● PROBLEM DESCRIPTION
Records follow. Pull out every line that contains "FreeCAD".
-- START OF THE INPUT --
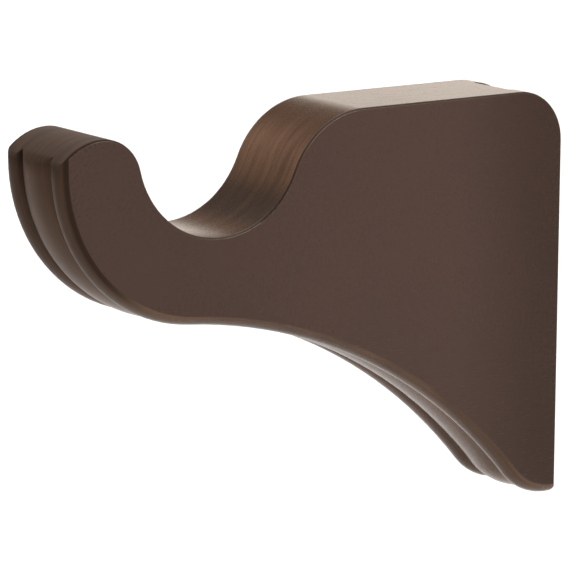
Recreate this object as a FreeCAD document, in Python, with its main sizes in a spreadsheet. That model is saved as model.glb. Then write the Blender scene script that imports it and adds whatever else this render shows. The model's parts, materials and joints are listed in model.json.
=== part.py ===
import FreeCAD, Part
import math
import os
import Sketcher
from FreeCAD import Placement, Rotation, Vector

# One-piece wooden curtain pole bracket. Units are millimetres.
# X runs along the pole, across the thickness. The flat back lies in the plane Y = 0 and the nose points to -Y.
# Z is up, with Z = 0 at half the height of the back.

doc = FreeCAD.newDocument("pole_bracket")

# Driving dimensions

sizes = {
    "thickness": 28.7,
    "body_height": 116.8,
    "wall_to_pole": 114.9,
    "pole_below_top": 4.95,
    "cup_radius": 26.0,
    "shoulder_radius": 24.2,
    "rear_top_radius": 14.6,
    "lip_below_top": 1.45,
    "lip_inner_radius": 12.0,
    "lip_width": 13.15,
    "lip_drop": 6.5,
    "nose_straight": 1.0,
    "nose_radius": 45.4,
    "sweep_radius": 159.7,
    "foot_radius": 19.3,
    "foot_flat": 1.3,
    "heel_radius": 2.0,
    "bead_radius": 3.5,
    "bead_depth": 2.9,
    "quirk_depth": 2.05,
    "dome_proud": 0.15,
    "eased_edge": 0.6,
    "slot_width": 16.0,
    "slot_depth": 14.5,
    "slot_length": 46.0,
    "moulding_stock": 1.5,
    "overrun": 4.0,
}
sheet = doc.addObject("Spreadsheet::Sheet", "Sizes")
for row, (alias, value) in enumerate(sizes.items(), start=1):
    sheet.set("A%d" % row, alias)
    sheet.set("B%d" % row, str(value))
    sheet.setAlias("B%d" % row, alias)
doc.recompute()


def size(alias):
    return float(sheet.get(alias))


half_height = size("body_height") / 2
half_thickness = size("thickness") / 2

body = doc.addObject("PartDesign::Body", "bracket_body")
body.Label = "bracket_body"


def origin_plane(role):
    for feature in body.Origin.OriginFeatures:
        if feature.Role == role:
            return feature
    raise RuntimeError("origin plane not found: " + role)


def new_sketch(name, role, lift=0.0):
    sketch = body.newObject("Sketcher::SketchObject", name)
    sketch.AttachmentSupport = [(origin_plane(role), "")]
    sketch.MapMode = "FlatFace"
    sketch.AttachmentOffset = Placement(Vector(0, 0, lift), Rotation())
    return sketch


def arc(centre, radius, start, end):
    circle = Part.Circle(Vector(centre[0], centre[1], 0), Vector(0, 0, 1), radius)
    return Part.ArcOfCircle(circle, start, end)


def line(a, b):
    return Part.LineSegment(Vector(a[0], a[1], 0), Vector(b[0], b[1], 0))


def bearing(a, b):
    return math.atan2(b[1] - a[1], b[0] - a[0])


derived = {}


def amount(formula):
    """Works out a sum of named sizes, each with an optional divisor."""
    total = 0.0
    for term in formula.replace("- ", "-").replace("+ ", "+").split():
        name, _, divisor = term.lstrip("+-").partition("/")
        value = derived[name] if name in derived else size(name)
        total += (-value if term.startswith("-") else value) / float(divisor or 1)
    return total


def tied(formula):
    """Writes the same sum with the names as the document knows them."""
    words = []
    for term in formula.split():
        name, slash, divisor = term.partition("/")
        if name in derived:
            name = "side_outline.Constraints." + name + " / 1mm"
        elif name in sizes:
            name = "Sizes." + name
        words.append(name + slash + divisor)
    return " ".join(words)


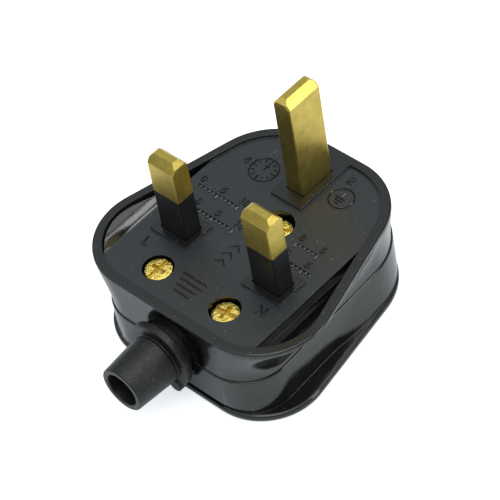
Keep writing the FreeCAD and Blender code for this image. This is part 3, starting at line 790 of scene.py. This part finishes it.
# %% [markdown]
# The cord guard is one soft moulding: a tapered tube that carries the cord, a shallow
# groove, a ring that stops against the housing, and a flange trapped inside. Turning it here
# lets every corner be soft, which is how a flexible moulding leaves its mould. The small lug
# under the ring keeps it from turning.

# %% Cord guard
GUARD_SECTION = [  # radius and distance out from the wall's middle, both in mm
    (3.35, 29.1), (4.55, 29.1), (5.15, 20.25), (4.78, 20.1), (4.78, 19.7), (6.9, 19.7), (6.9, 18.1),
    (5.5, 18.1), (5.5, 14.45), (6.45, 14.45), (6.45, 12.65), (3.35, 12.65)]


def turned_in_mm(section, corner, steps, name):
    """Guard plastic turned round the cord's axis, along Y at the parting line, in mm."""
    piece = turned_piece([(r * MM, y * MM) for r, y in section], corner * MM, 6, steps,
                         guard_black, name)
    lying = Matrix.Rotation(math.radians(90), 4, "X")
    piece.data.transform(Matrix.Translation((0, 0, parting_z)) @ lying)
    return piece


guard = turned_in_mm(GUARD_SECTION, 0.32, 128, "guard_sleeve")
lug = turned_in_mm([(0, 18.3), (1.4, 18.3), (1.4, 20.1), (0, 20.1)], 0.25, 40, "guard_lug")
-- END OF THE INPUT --
● CORRECT RESPONSE
Recreate this object as a FreeCAD document, in Python, with its main sizes in a spreadsheet. That model is saved as model.glb. Then write the Blender scene script that imports it and adds whatever else this render shows. The model's parts, materials and joints are listed in model.json.
import FreeCAD, Part
from FreeCAD import Placement, Rotation, Vector
doc = FreeCAD.newDocument("pole_bracket")
Keep writing the FreeCAD and Blender code for this image. This is part 3, starting at line 790 of scene.py. This part finishes it.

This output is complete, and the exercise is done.